Strong macroeconomic fundamentals are boosting the confidence of the country’s leading conglomerates, with companies like SM, Ayala Corporation, and the Villar Group expanding their retail, banking, and property businesses beyond the Philippine capital to new areas in Greater Luzon, Visayas, and Mindanao.

Vietnam’s notable growth momentum is spilling over into 2018. The government predicts economic growth for 2018 to reach as high as 6.7%, while the Asian Development Bank forecasts 6.5% growth, higher than 2017 and stronger than developing Asia overall. 

In January 2018, industrial production soared, owing to an expansion across all sub-sectors, with foreign investors in the electronics and polyester yarn factories still favoring Vietnam for its low costs, abundance of labor, and efficient permitting process. FDIs—a key driver of the economy’s growth—accelerated in the double-digits, with the funds fueling the country’s labor-intensive, export-oriented manufacturing and processing industries. Most offshore investment come from South Korea, Singapore, Japan, and Taiwan. The country is also participating in the mass rapid transit race, with Ho Chi Minh City’s first MRT expected to operate from 2020, and Hanoi’s first of six metro lines scheduled for completion this year. 

Vietnam’s economic growth has led to an increase in household wealth, leaving just 13.5% of the population in poverty—a boon to investors catering to the domestic market. This is further compounded by the surge in private sector credit, under the mandate of the State Bank of Vietnam, which has propped up private consumption and has consequently fueled its retail sector. 

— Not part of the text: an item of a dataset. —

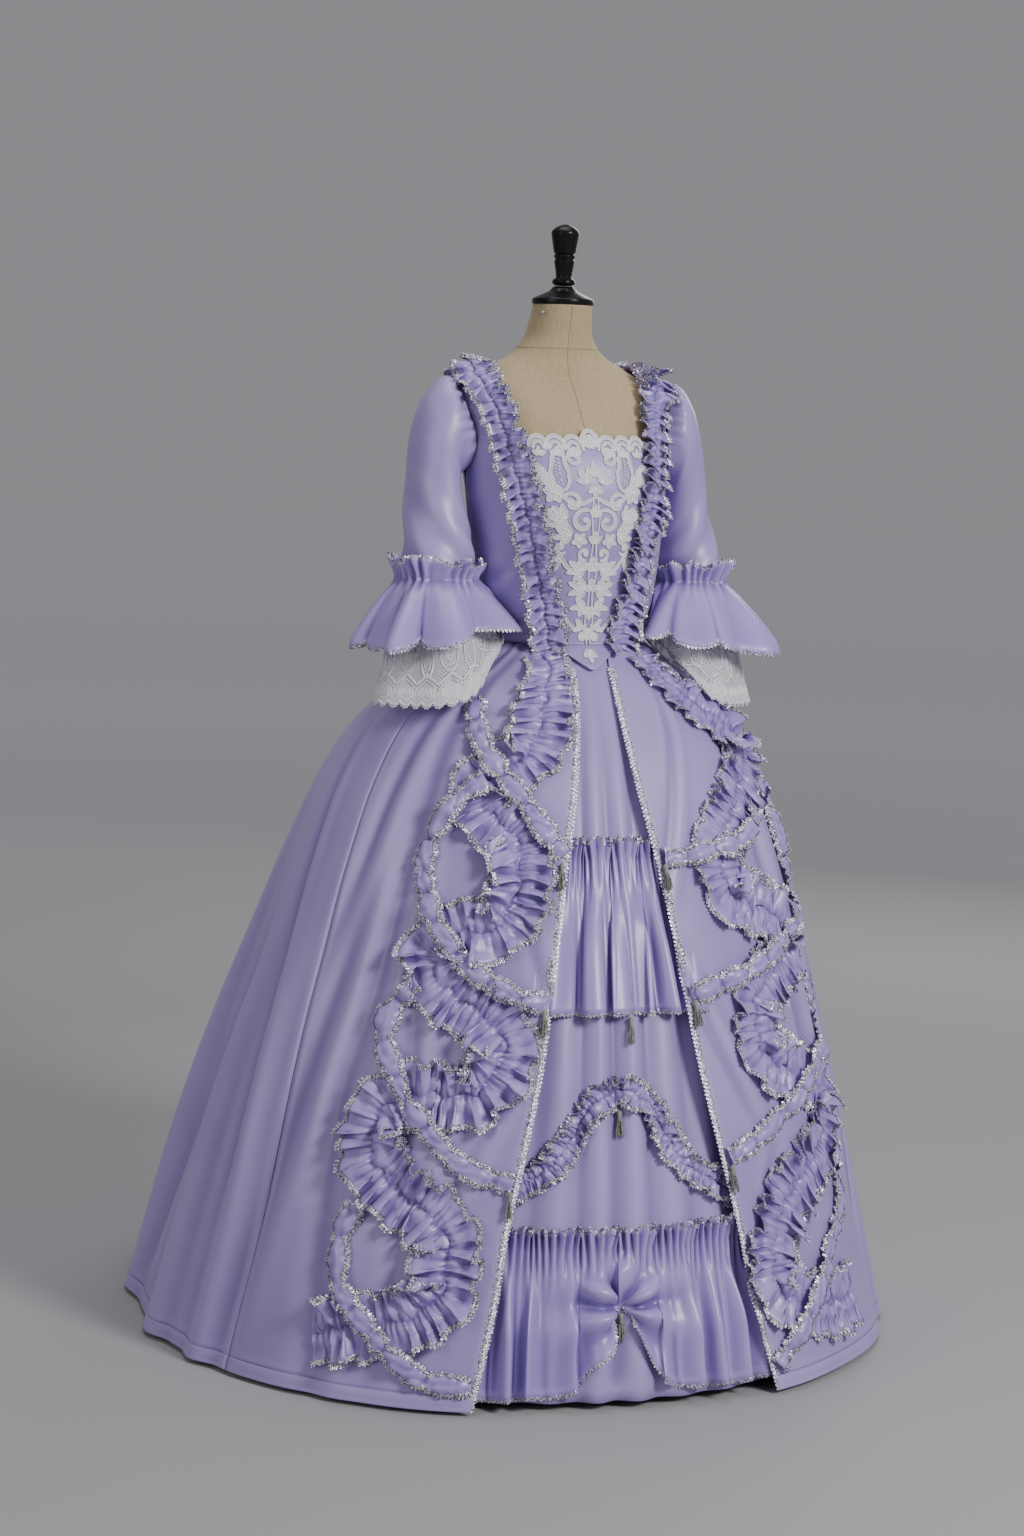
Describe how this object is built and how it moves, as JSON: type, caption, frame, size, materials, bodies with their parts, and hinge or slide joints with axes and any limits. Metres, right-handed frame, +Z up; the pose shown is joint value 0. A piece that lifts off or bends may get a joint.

As such, Vietnam is flooded with new construction and with the government opening its property market to foreigners and overseas Vietnamese, real estate is on the upswing. According to Jones Lang LaSalle, a new wave of Grade A office supply is expected to enter the market in 2018, adding approximately 95,000 sqm of premium office space in Hanoi. This is fueled by demand for office space, which is expected to be positive in 2018 on the back of positive economic prospects.